Repeat exactly and only the lines from the line containing "2)), back_pin], True)" through the line containing "cad_parts[node].hide_render = cad_parts[node].hide_viewport", both included.
— Start of Given information —
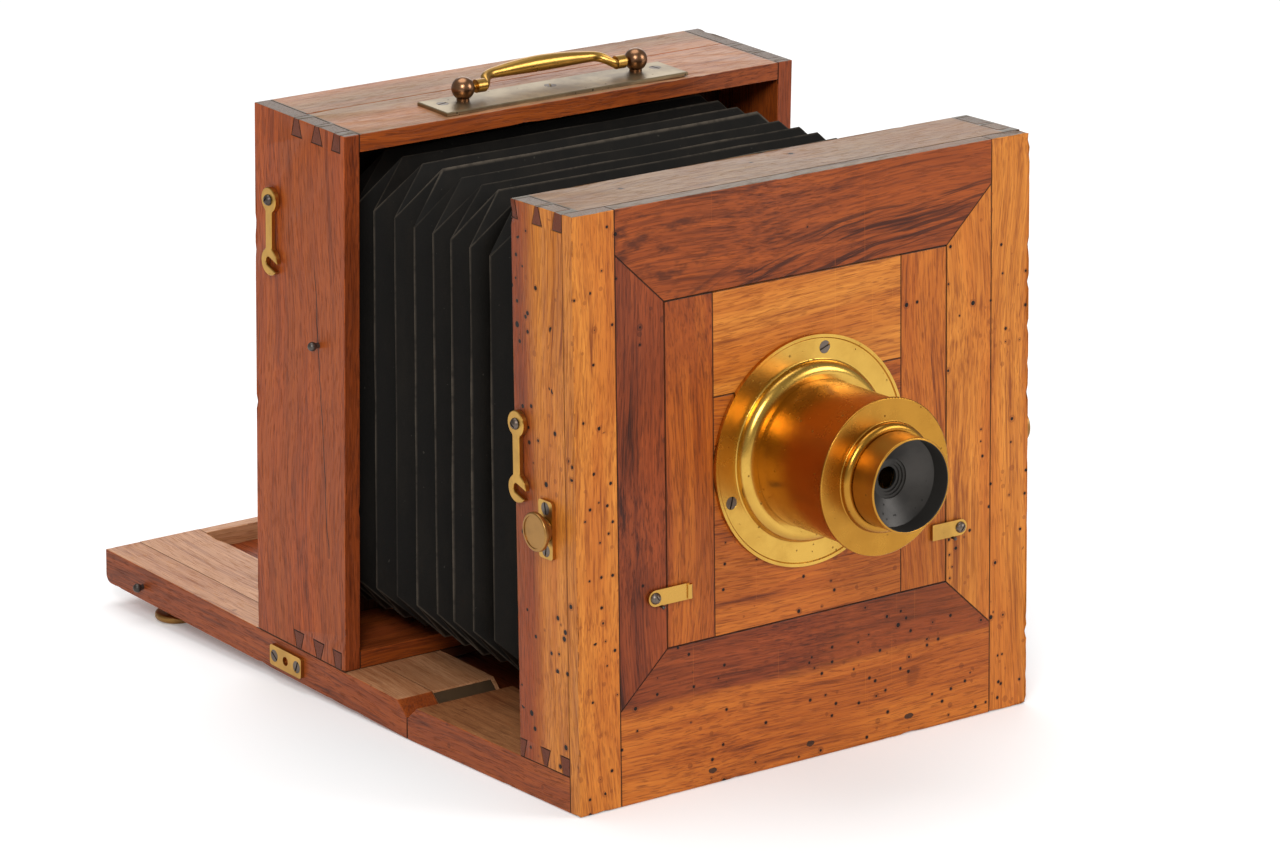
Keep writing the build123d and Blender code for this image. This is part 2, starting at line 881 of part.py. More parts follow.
runner_side = recess_half - 0.4
runner_t = 5.5
save(
    block(tail, (-runner_side, runner_side), rear_span, (rear_low - runner_t, rear_low)),
    "rear_runner",
)

rear_mid = (rear_low + rear_high) / 2
rear_frame_at = 52.0
rear_frame_t = 10.0
rear_frame_half = 112.0
rear_frame_front = rear_start + rear_frame_at
save(
    ring_frame(
        tail,
        (rear_frame_front, rear_frame_front + rear_frame_t),
        (frame_inner, rear_low + board_t, rear_high - board_t),
        (rear_frame_half, rear_mid - rear_frame_half, rear_mid + rear_frame_half),
    ),
    "rear_bellows_frame",
)

gather(
    "rear_hook_screws",
    [round_screw(at(rear_hook_plane, 0, 0, hook_face), 130, pivot_r, screw_length + hook_face)],
    True,
)
gather("rear_catch_pins", [catch_pin(at(tail_right, *rear_pin_at), rear_pin_r, pin_stand)], True)

# Carrying handle: a plate, two ball posts and a bow that swings between them
handle_y = rear_start + 18.0
handle_long = 156.0
handle_wide = 27.4
handle_t = 2.0
handle_screw_x = 69.0
post_y = rear_start + 21.7
post_x = 56.0
ball_r = 6.2
ball_up = 8.3
handle_top = tail.offset(rear_high)
handle_points = [(x, post_y - handle_y) for x in (-handle_screw_x, 0, handle_screw_x)]

with BuildPart(at(handle_top, 0, handle_y)) as handle_plate:
    Box(handle_long, handle_wide, handle_t, align=(Align.CENTER, Align.CENTER, rise))
    chamfer(handle_plate.faces().sort_by(Axis.Z)[-1].edges(), 0.5)
    sunk_holes(handle_points, handle_t)
save(handle_plate, "handle_plate")
gather(
    "handle_plate_screws",
    [
        flat_screw(at(handle_top, x, handle_y + y, handle_t), turn)
        for (x, y), turn in zip(handle_points, (15, 60, 100))
    ],
)

bow_rise = radians(22.0)
bow_reach = 8.4
bow_crown = 1.8
bow_end = 45.0
bow_turn = 13.0
bow_end_r = 2.4
bow_swell = 2.0
ferrule_r = 3.6
ferrule_span = (42.5, 48.0)
bow_pin_r = 1.6
bow_pin_end = 53.5
bow_plane = Plane(
    origin=handle_top.from_local_coords((0, post_y, ball_up)),
    x_dir=(1, 0, 0),
    z_dir=(0, -sin(lean + bow_rise), cos(lean + bow_rise)),
)


def across_bow(x):
    """A plane across the bow's pivot line at x, facing +X."""
    return side(bow_plane, x)


with BuildPart(at(handle_top, post_x, post_y)) as handle_post:
    upright_post(ball_r * 0.55, ball_up - handle_t, rise, handle_t)
    with Locations((0, 0, ball_up)):
        Sphere(ball_r)
    with BuildSketch(across_bow(post_x - ball_r)) as pin_bore:
        Circle(bow_pin_r + 0.05)
    extrude(pin_bore.sketch, amount=bow_pin_end - post_x + ball_r + 0.3, mode=Mode.SUBTRACT)
gather("handle_posts", [handle_post], True)


def bow_offset(x):
    """How far the bow's centre line lies from its pivot line: an S-bend at each end, then a low crown."""
    bend = min(1.0, (bow_end - abs(x)) / bow_turn)
    crown = max(0.0, 1 - (x / (bow_end - bow_turn)) ** 2)
    return bow_reach * bend * bend * (3 - 2 * bend) + bow_crown * crown


bow_stations = 17
with BuildPart() as handle_grip:
    for station in range(bow_stations):
        x = -bow_end + 2 * bow_end * station / (bow_stations - 1)
        slope = (bow_offset(x + 0.1) - bow_offset(x - 0.1)) / 0.2 if abs(x) < bow_end else 0.0
        middle = bow_plane.from_local_coords((x, bow_offset(x), 0))
        along = bow_plane.from_local_coords((x + 1, bow_offset(x) + slope, 0)) - middle
        with BuildSketch(Plane(origin=middle, x_dir=bow_plane.z_dir, z_dir=along)):
            Circle(bow_end_r + bow_swell * (1 - (x / bow_end) ** 2) ** 2)
    loft()
    for sign in (-1, 1):
        for start, end, radius in ((*ferrule_span, ferrule_r), (ferrule_span[1] - 1, bow_pin_end, bow_pin_r)):
            with BuildSketch(across_bow(sign * start)) as collar:
                Circle(radius)
            extrude(collar.sketch, amount=sign * (end - start))
save(handle_grip, "handle_grip")

# Ground-glass frame, let into the back and hinged along its top edge
glass_frame_t = 14.0
glass_side_gap = 0.3
glass_foot_gap = 1.2
glass_half = (115.0, 90.0)
glass_lap = 4.0
glass_t = 2.1
glass_front = rear_end - glass_frame_t
glass_low = rear_low + board_t + glass_foot_gap
glass_high = rear_high - board_t - glass_side_gap
glass_mid = (glass_low + glass_high) / 2
save(
    ring_frame(
        tail,
        (glass_front, rear_end),
        (frame_inner - glass_side_gap, glass_low, glass_high),
        (glass_half[0], glass_mid - glass_half[1], glass_mid + glass_half[1]),
    ),
    "glass_frame",
)
save(
    block(
        tail,
        (-glass_half[0] - glass_lap, glass_half[0] + glass_lap),
        (glass_front - glass_t - 0.05, glass_front - 0.05),
        (glass_mid - glass_half[1] - glass_lap, glass_mid + glass_half[1] + glass_lap),
    ),
    "ground_glass",
)

back_hinge_x = (65.0, 95.0)
back_knuckle_r = 2.2
back_leaf_t = 1.2
back_leaf_reach = 9.0
back_pin_r = 1.1
back_axis = (rear_end + back_knuckle_r + 0.3, rear_high - board_t - glass_side_gap / 2)
back_third = (back_hinge_x[1] - back_hinge_x[0]) / 3


def back_leaf(upward, knuckles):
    """One leaf of a back hinge, lying on the wood above or below the pivot line."""
    leaf_y = rear_end + 0.05 + back_leaf_t / 2 - back_axis[0]
    with BuildPart() as leaf:
        with BuildSketch(at(side(tail, back_hinge_x[0]), *back_axis)) as plate:
            with Locations((leaf_y, upward * (back_leaf_reach + back_knuckle_r + 0.3) / 2)):
                Rectangle(back_leaf_t, back_leaf_reach - back_knuckle_r - 0.3)
        extrude(plate.sketch, amount=3 * back_third)
        for third in knuckles:
            start = back_hinge_x[0] + third * back_third + knuckle_gap / 2
            with BuildSketch(at(side(tail, start), *back_axis)) as knuckle:
                Circle(back_knuckle_r)
                with Locations((leaf_y, upward * (back_knuckle_r + 1) / 2)):
                    Rectangle(back_leaf_t, back_knuckle_r + 1)
                Circle(back_pin_r + 0.05, mode=Mode.SUBTRACT)
            extrude(knuckle.sketch, amount=back_third - knuckle_gap)
    return leaf


with BuildPart() as back_pin:
    with BuildSketch(at(side(tail, back_hinge_x[0] + 0.2), *back_axis)):
        Circle(back_pin_r)
    extrude(amount=3 * back_third - 0.4)
gather("back_hinge_box_leaves", [back_leaf(1, (0, 2)), back_pin], True)
gather("back_hinge_frame_leaves", [back_leaf(-1, (1,))], True)

# Bellows: a plain square tube with chamfered corners, from the front frame to the rear frame
bellows_half = 127.0
bellows_wall = 17.0
bellows_chamfer = 25.0
bellows_gap = 0.6
front_mid = (bed_t + front_top) / 2
bellows_ends = (
    at(upright(base, front_frame_back + bellows_gap), 0, front_mid),
    at(upright(tail, rear_frame_front - bellows_gap), 0, rear_mid),
)
with BuildPart() as bellows:
    for inset, mode in ((0.0, Mode.ADD), (bellows_wall, Mode.SUBTRACT)):
        with BuildSketch(*bellows_ends):
            square = Rectangle(2 * (bellows_half - inset), 2 * (bellows_half - inset))
            chamfer(square.vertices(), bellows_chamfer - inset / 2)
        loft(mode=mode)
save(bellows, "bellows")
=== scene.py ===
import json
import math
import random

import bmesh
import bpy
from mathutils import Matrix, Vector, noise
from mathutils.bvhtree import BVHTree


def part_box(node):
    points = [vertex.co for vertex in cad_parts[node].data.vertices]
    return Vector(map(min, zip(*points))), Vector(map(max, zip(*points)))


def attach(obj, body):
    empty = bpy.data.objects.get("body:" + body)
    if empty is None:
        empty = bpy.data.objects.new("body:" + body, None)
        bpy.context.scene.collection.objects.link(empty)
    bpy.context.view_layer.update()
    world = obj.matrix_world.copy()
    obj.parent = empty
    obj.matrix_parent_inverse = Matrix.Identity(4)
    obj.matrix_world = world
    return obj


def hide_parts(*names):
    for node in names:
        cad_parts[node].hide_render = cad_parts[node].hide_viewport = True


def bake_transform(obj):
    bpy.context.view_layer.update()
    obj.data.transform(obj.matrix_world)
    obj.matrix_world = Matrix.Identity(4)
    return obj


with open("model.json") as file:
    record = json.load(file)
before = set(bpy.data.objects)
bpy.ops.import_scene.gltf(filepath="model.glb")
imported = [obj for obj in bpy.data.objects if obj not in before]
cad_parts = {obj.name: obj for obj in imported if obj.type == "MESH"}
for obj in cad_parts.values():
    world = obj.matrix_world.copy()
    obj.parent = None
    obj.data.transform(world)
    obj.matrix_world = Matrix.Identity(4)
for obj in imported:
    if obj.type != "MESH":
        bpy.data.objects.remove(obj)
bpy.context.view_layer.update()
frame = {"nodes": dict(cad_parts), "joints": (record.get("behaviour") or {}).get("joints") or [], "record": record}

nodes = frame["nodes"]
mm = 0.001
rng = random.Random(7)
noise.seed_set(7)  # the bellows waver the same way on every run

# the tail's own frame: its hinge line and how far it leans
joints = {joint["name"]: joint for joint in frame["joints"]}
tailBack = Vector(joints["rear_slide"]["axis"])
lean = math.atan2(tailBack.z, tailBack.y)
tailFrame = Matrix.Translation(Vector(joints["tail_hinge"]["pos_m"])) @ Matrix.Rotation(lean, 4, "X")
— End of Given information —
## Exercise solution
gather("back_hinge_box_leaves", [back_leaf(1, (0, 2)), back_pin], True)
gather("back_hinge_frame_leaves", [back_leaf(-1, (1,))], True)

# Bellows: a plain square tube with chamfered corners, from the front frame to the rear frame
bellows_half = 127.0
bellows_wall = 17.0
bellows_chamfer = 25.0
bellows_gap = 0.6
front_mid = (bed_t + front_top) / 2
bellows_ends = (
    at(upright(base, front_frame_back + bellows_gap), 0, front_mid),
    at(upright(tail, rear_frame_front - bellows_gap), 0, rear_mid),
)
with BuildPart() as bellows:
    for inset, mode in ((0.0, Mode.ADD), (bellows_wall, Mode.SUBTRACT)):
        with BuildSketch(*bellows_ends):
            square = Rectangle(2 * (bellows_half - inset), 2 * (bellows_half - inset))
            chamfer(square.vertices(), bellows_chamfer - inset / 2)
        loft(mode=mode)
save(bellows, "bellows")
=== scene.py ===
import json
import math
import random

import bmesh
import bpy
from mathutils import Matrix, Vector, noise
from mathutils.bvhtree import BVHTree


def part_box(node):
    points = [vertex.co for vertex in cad_parts[node].data.vertices]
    return Vector(map(min, zip(*points))), Vector(map(max, zip(*points)))


def attach(obj, body):
    empty = bpy.data.objects.get("body:" + body)
    if empty is None:
        empty = bpy.data.objects.new("body:" + body, None)
        bpy.context.scene.collection.objects.link(empty)
    bpy.context.view_layer.update()
    world = obj.matrix_world.copy()
    obj.parent = empty
    obj.matrix_parent_inverse = Matrix.Identity(4)
    obj.matrix_world = world
    return obj


def hide_parts(*names):
    for node in names:
        cad_parts[node].hide_render = cad_parts[node].hide_viewport = True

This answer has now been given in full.